On the other hand, UPG can result in some frankly bizarre stuff. I used to contribute to an internet forum that was mostly made up of New Agers. There were a couple other people more of my own metaphysical stripe, enough to keep me coming back and thinking I had something of value to contribute. But I finally gave up after I encountered (1) a woman who claimed to channel angels. One type of angels were the “Chantilly angels,” who told her that God’s ideal society was 1950s America, and these angels were here to return us to that golden age. (2) Someone who claimed to channel an extremely racist Archangel Michael. (3) A dude who thought the Bronze Age Indus Valley civilization had flying cars and nuclear weapons (I have been hearing this lately from some Hindu Vedic fundamentalists; not sure if he was one). And (4) another person who claimed to have channeled an Atlantean who said that if you suck on seeds before planting them, the plants will absorb your DNA and then produce exactly the nutrients you personally need. (I am not making this up.) I also saw (virtually speaking) some people who were obviously being munched on by noncorporeal parasites, and were being told whatever they needed to hear to keep them compliant. In short there is a lot of crazy out there, and there are apparently plenty of individuals (embodied and not) who really, really want to share it with you. (I am a year late but I just found out about this book on the subject of channeled weirdness via Disrupt & Repair and cannot wait to read it.)
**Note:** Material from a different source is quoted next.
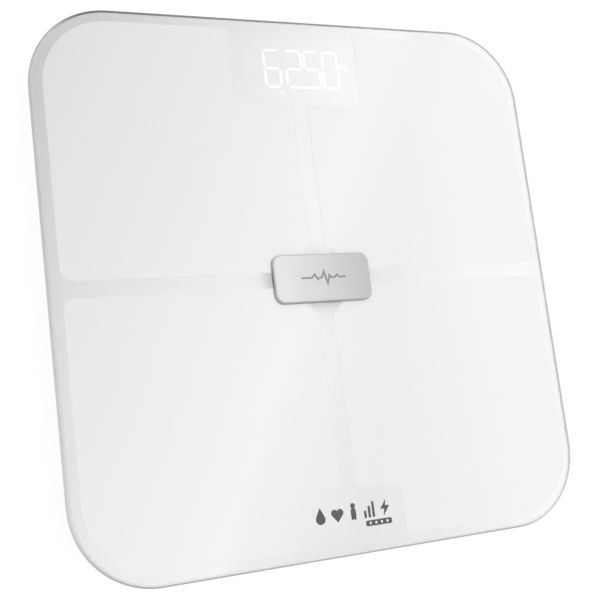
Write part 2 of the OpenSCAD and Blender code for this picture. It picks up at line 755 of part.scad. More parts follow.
module battery_door() color("gainsboro") {
  difference() {
    union() {
      block([-door_x, hinge_y, tray_z], [door_x, door_edge_y, tray_z + door_t]);
      along_hinge(-door_x, door_x, barrel_r);
      along_hinge(-door_x - hinge_pin_l, door_x + hinge_pin_l, hinge_pin_r);
      // latch tongue with its nib
      block([-5, bay_y + bay_half_d - 0.4, tray_z], [5, door_edge_y, 9.4]);
      block([-5, door_edge_y - 0.5, 8.4], [5, door_edge_y + 0.7, 9.4]);
    }
    // grip grooves by the latch
    for (i = [0:3]) translate([0, door_edge_y - 3 - 1.8*i, tray_z]) rotate([0, 90, 0])
      cylinder(h = 14 - 2*i, r = 0.5, center = true, $fn = small_fn);
    // slot that lets the latch tongue bend
    for (s = [-1, 1]) translate([s*6.2, 0, 0])
      block([-0.4, door_edge_y - 9, tray_z - past], [0.4, door_edge_y + past, 12]);
  }
}

// A cell along X whose tip points to +X
module battery() rotate([0, 90, 0]) rotate_extrude($fn = round_fn) polygon(concat(
  [[0, 0], [battery_r - 0.8, 0]],
  arc(battery_r - 0.5, 0.5, 0.5, -90, 0, 3),
  arc(battery_r - 0.5, battery_l - battery_tip_l - 0.5, 0.5, 0, 90, 3),
  [[battery_tip_r, battery_l - battery_tip_l], [battery_tip_r, battery_l - 0.2],
   [battery_tip_r - 0.2, battery_l], [0, battery_l]]
));

// The middle cell lies the other way round, so the three are in series
module battery_place(i) translate([0, bay_y + battery_pitch*(i - 1), battery_z])
  mirror([i % 2 == 0 ? 0 : 1, 0, 0]) translate([bay_x - contact_t - battery_l, 0, 0]) children();
module batteries() color("seagreen") for (i = [0:2]) battery_place(i) battery();

// Contact plates on the end walls: two single ones with solder tabs, and two that join neighbours
module battery_contacts() color("silver") for (s = [-1, 1]) {
  wall = s*(bay_x - contact_t/2);
  single_y = bay_y + s*battery_pitch;
  pair_y = bay_y - s*battery_pitch/2;
  translate([wall, single_y, battery_z]) cube([contact_t, 9, 8.6], center = true);
  translate([wall, pair_y, battery_z]) cube([contact_t, 19.6, 8.6], center = true);
  translate([s*(bay_x + 1.8), single_y, tab_z]) cube([4, 2.6, contact_t], center = true);
}

// Conical springs on the negative ends
module battery_springs() color("silver") for (i = [0:2]) battery_place(i) {
  gap = 2*(bay_x - contact_t) - battery_l;
  turns = 4;
  run = gap - 2*spring_wire_r;
  steps = 56;
  // the first and last turns lie flat
  wire([for (k = [0:steps]) let (f = k/steps, r = 3.7 - 1.5*f, a = 360*turns*f)
    [-gap + spring_wire_r + run*min(1, max(0, f*1.16 - 0.08)), r*cos(a), r*sin(a)]
  ], spring_wire_r, 6, [1, 0, 0]);
}

// ---------------------------------------------------------------- main board

module main_board() color("green") difference() {
  translate([0, board_y, board_z]) linear_extrude(board_t) round_rect(board_w, board_d, 2);
  board_screw_spots() translate([0, 0, board_z - past]) cylinder(h = 4, r = 1.6, $fn = small_fn);
}

module board_screws() color("silver") board_screw_spots() pan_screw(board_top_z);

// A block on the board, its middle given from the board's
module on_board(x, y, w, d, h) translate([x, board_y + y, board_top_z]) linear_extrude(h)
  square([w, d], center = true);

// Chips, small resistors and three can capacitors
module board_components() color("dimgray") {
  on_board(-4, -4, 10, 10, 1.2);
  on_board(12, 3, 9.9, 6, 1.6);
  on_board(13, -9, 4.9, 3.9, 1.5);
  on_board(-17, -10, 2.9, 1.6, 1.1);
  for (i = [0:3]) on_board(-7.4 + 3.4*i, 4.6, 1.6, 0.8, 0.5);
  for (p = [[20, -14], [-22, -4], [22, 12]])
    translate([p.x, board_y + p.y, board_top_z]) rotate_extrude($fn = small_fn)
      polygon([[0, 0], [2.5, 0], [2.5, 4.4], [2.2, 4.8], [0, 4.8]]);
}

// Radio module on its own small board with a metal can
module wireless_module() color("lightslategray") translate([-17, board_y + 12, board_top_z]) {
  linear_extrude(0.8) square([13, 17], center = true);
  translate([0, -2, 0.8]) linear_extrude(1.8) round_rect(11, 10, 0.8);
}

// Plugs at the board's edges: four for the load cells, one each for electrodes, battery and display
module plug(x, y, w, d, h = 4.2) on_board(x, y - board_y, w, d, h);
module board_connectors() color("ivory") {
  for (s = [-1, 1], y = cell_plugs) plug(s*cell_plug_x, y, 6, 7.4);
  plug(0, front_plug_y, 14, front_plug_d);
  plug(battery_plug_x, front_plug_y, 7, front_plug_d);
  plug(0, board_y + board_d/2 - 4, 15, 4, 2.6);
}

// Push switch under the board, with a well for its stem
module unit_switch() color("dimgray") translate([button_x, button_y, switch_z]) difference() {
  linear_extrude(board_z - switch_z) square(switch_side, center = true);
  translate([0, 0, -past])
    cylinder(h = past + stem_well_top_z - switch_z, r = stem_r + play, $fn = small_fn);
}
module switch_stem() color("black") translate([button_x, button_y, button_top_z])
  cylinder(h = stem_top_z - button_top_z, r = stem_r, $fn = small_fn);

// Cap through the tray's floor, with a flange that keeps it in and a dished face
module unit_button() color("gray") translate([button_x, button_y, 0])
  rotate_extrude($fn = round_fn) polygon(concat(
    [[0, button_z + 0.35], [button_r - 2.2, button_z + 0.25], [button_r - 0.9, button_z]],
    arc(button_r - 0.6, button_z + 0.6, 0.6, -60, 0, 4),
    [[button_r, floor_z + play], [button_flange_r, floor_z + play], [button_flange_r, button_top_z],
     [0, button_top_z]]
  ));

// ---------------------------------------------------------------- leads

// Routes on the right-hand side, from the load cells to the board; those on the left mirror them
cell_lead_x = foot_c - cell_w/2 + 0.45;
plug_face_x = board_w/2 - 0.4;
rear_cell_route = [
  [cell_lead_x, foot_c, lead_z], [84, foot_c, lead_z], [76, 101, lead_z], [68, 84, lead_z],
  [58, 66, 15], [46, cell_plugs[1], connector_lead_z], [plug_face_x, cell_plugs[1], connector_lead_z]
];
front_cell_route = [
  [cell_lead_x, -foot_c, lead_z], [84, -foot_c, lead_z], [76, -101, lead_z], [70, -78, lead_z],
  [68, -40, lead_z], [64, -4, lead_z], [57, 22, 14.6], [46, cell_plugs[0], connector_lead_z],
  [plug_face_x, cell_plugs[0], connector_lead_z]
];
module cell_leads() color("white") for (s = [0, 1]) mirror([s, 0, 0]) {
  wire(smooth_route(rear_cell_route, 4), cell_lead_r);
  wire(smooth_route(front_cell_route, 4), cell_lead_r);
}

under_rivet_z = glass_z - rivet_head_t - 0.05;
front_plug_face_y = front_plug_y - front_plug_d/2 - play;
rear_electrode_route = [
  [rivet_x, rivet_y, under_rivet_z], [19.4, 9.8, 18.4], [15, 13, 17.4], [9, 17.4, 16.8],
  [4.5, 20.6, connector_lead_z], [4.5, front_plug_face_y, connector_lead_z]
];
front_electrode_route = [
  [rivet_x, -rivet_y, under_rivet_z], [19.4, -8, 18.4], [14, -2, 17.4], [6, 8, 16.8],
  [1.5, 17, connector_lead_z], [1.5, front_plug_face_y, connector_lead_z]
];
module electrode_leads() color("firebrick") for (s = [0, 1]) mirror([s, 0, 0]) {
  wire(smooth_route(rear_electrode_route, 3), 0.6, 6);
  wire(smooth_route(front_electrode_route, 3), 0.6, 6);
}

tab_end_x = bay_x + 3.8 + 2*play;
minus_x = battery_plug_x - 1.6;
plus_x = battery_plug_x + 1.6;
minus_route = [
  [-tab_end_x, bay_y - battery_pitch, tab_z], [-30.4, bay_y - battery_pitch, tab_z], [-36, bay_y - 7, 14],
  [-40, -42, 13], [-40, -12, 12], [-33, 6, 12], [-21, 14, 14], [minus_x, 20, connector_lead_z],
  [minus_x, front_plug_face_y, connector_lead_z]
];
plus_route = [
  [tab_end_x, bay_y + battery_pitch, tab_z], [30.4, bay_y + battery_pitch, tab_z], [34.6, bay_y + 16, 14],
  [32, -21, 12.6], [16, -17, 12], [-4, -10, 12], [-13, 4, 12], [plus_x, 15, 14],
  [plus_x, 20.4, connector_lead_z], [plus_x, front_plug_face_y, connector_lead_z]
];
module battery_leads() color("black") {
  wire(smooth_route(minus_route, 4), 0.7, 6);
  wire(smooth_route(plus_route, 4), 0.7, 6);
}

// ---------------------------------------------------------------- nodes

glass_platform();
back_print();
badge_plate();
badge_adhesive();
front_pictograms();
display_film();
lit_segments();
unlit_segments();
display_housing();
display_board();
display_leds();
display_ribbon();
base_tray();
tray_rim();
tray_ribs();
battery_bay();
perimeter_tape();
rating_label();
for (side = SIDES) {
  at_side(side)
    electrode(side[2] < 0 ? print_notch_w : display_notch_w, side[2] < 0 ? print_notch_d : display_notch_d);
  at_foot(side) cell_holder();
  at_foot(side) load_cell();
  at_foot(side) cell_tongue();
  at_foot(side) foot_shell();
  at_foot(side) foot_pad();
}
strain_gauges();
holder_screws();
main_board();
board_screws();
board_components();
wireless_module();
board_connectors();
unit_switch();
switch_stem();
unit_button();
cell_leads();
electrode_leads();
battery_leads();
contact_rivets();
battery_contacts();
batteries();
battery_springs();
battery_door();
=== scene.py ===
"""Looks of the digital bathroom scale: materials, light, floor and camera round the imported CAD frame."""
import json
import math

import bpy
from mathutils import Matrix, Vector


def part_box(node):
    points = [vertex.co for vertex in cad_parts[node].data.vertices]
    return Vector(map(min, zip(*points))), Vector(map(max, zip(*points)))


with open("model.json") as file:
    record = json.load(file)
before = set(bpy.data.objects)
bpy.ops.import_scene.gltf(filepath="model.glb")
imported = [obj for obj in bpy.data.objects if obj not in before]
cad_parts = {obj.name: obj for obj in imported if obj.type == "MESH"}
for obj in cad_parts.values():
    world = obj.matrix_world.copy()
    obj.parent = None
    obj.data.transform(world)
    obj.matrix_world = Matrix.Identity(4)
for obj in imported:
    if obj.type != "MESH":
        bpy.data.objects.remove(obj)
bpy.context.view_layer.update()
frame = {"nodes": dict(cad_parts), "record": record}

MM = 0.001
nodes = frame["nodes"]

# ------------------------------------------------------------------ places from the frame

glass_low, glass_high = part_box("glass_platform")
badge_low, badge_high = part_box("badge_plate")
TOP_Z = glass_high.z
# where the plate's straight side ends and its corner begins
side_end = max(
    abs(v.co.y) for v in nodes["glass_platform"].data.vertices if v.co.x > glass_high.x - 0.01 * MM
)
PLATE_RADIUS = glass_high.y - side_end


# ------------------------------------------------------------------ camera

CAMERA_AZIMUTH = math.radians(-70.88)
CAMERA_ELEVATION = math.radians(63.71)
CAMERA_ROLL = math.radians(7.08)
CAMERA_DISTANCE = 0.6084
CAMERA_LENS = 64.01
# the point of the glass that the camera looks at
AIM = Vector((-0.01554, -0.01201, TOP_Z))


def make_camera():
    """Looks at the aim point with +Y up the picture, then rolls about the line of sight."""
    flat = math.cos(CAMERA_ELEVATION)
    back = Vector((math.sin(CAMERA_AZIMUTH) * flat, -math.cos(CAMERA_AZIMUTH) * flat, math.sin(CAMERA_ELEVATION)))
    up = Vector((0, 1, 0)) - back * back.y
    up.normalize()
    up.rotate(Matrix.Rotation(CAMERA_ROLL, 3, -back))
    right = up.cross(back)
    data = bpy.data.cameras.new("camera")
    data.lens = CAMERA_LENS
    data.sensor_width = 36
    data.clip_start, data.clip_end = 0.01, 50
    camera = bpy.data.objects.new("camera", data)
    bpy.context.scene.collection.objects.link(camera)
    place = AIM + back * CAMERA_DISTANCE
    camera.matrix_world = Matrix((
        (right.x, up.x, back.x, place.x),
        (right.y, up.y, back.y, place.y),
        (right.z, up.z, back.z, place.z),
        (0, 0, 0, 1),
    ))
    bpy.context.scene.camera = camera
    return camera


camera = make_camera()


# ------------------------------------------------------------------ node helpers

class Tree:
    """A small wrapper that adds shader nodes and links them."""

    def __init__(self, tree):
        self.tree = tree
        tree.nodes.clear()

    def add(self, kind, inputs=None, **settings):
        node = self.tree.nodes.new(kind)
        for name, value in settings.items():
            setattr(node, name, value)
        for name, value in (inputs or {}).items():
            self.set(node.inputs[name], value)
        return node

    def set(self, socket, value):
        if isinstance(value, bpy.types.NodeSocket):
            self.tree.links.new(value, socket)
        else:
            socket.default_value = value

    def math(self, operation, a, b=0.0):
        return self.add("ShaderNodeMath", {0: a, 1: b}, operation=operation).outputs[0]

    def map_range(self, value, from_min, from_max, to_min=0.0, to_max=1.0, smooth=False):
        node = self.add("ShaderNodeMapRange", {
            "Value": value, "From Min": from_min, "From Max": from_max, "To Min": to_min, "To Max": to_max,
        })
        if smooth:
            node.interpolation_type = "SMOOTHSTEP"
        return node.outputs["Result"]

    def place(self):
        """The object's own coordinates, in metres."""
        return self.add("ShaderNodeTexCoord").outputs["Object"]

    def axes(self, vector):
        return self.add("ShaderNodeSeparateXYZ", {0: vector}).outputs

    def noise(self, scale, detail=3.0, roughness=0.5, stretch=(1, 1, 1)):
        mapped = self.add("ShaderNodeMapping", {"Vector": self.place(), "Scale": stretch})
        node = self.add("ShaderNodeTexNoise", {
            "Vector": mapped.outputs[0], "Scale": scale, "Detail": detail, "Roughness": roughness,
        })
        return node.outputs["Fac"]

    def bump(self, height, distance):
        node = self.add("ShaderNodeBump", {"Height": height, "Distance": distance, "Strength": 1.0})
        return node.outputs["Normal"]

    def mix_colour(self, factor, a, b):
        node = self.add("ShaderNodeMix", data_type="RGBA")
        self.set(node.inputs[0], factor)
        self.set(node.inputs[6], a)
        self.set(node.inputs[7], b)
        return node.outputs[2]

    def principled(self, inputs):
        return self.add("ShaderNodeBsdfPrincipled", inputs)

    def finish(self, shader):
        output = self.add("ShaderNodeOutputMaterial")
        self.tree.links.new(shader, output.inputs["Surface"])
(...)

I don’t mean to downplay the importance of gnosis. I avidly seek it myself because there seem to be certain categories of universal esoteric knowledge that can only be obtained through gnosis. I just don’t think I can use my subjective experiences as a metric of authenticity that can be applied to everyone else. In this sense, we are like the blind men and the elephant. We grasp the truth, but never the whole truth.

Parting thoughts

I’m starting to wonder if, rather than authenticity, what we should seek in a spiritual and/or magical method is vitality. By that I mean does the practice or tradition not only function (accomplish one’s goals) but does it put one in touch with the numinous? Does it deepen and broaden our experience of life? Does it facilitate communion with other living beings, embodied and otherwise? Does it help liberate us? In my view, magical natural selection will ensure that, over time, what survives is what is vital and powerful. If you take a snapshot of any given slice of time, of course, there will still be a few fossils that have outlived their usefulness. By all means, abandon–or better yet, compost or combust–that shit. But help the strong survive. Our choices are part of the forces that will select the fittest, most adaptable magics. But, just as natural selection doesn’t work on individual organisms but on variants of genes (as one of my professors used to say, “fitness is a property of alleles!”), so we must expect that it’s not magical systems that will survive but smaller elements such as techniques and myths. I think that is reflected in the magic and mythology of street kids. The life-and-death selective pressures those kids face are far more intense than what most of us encounter, so you can be sure that whatever magics survive in their world have been honed to a knife-edge. They have to work. We may be perturbed by the remixed versions of magic that are espoused by the next two or three generations, but at least we can take comfort in the fact that Hollywood and hipsters will eventually get bored and leave us alone.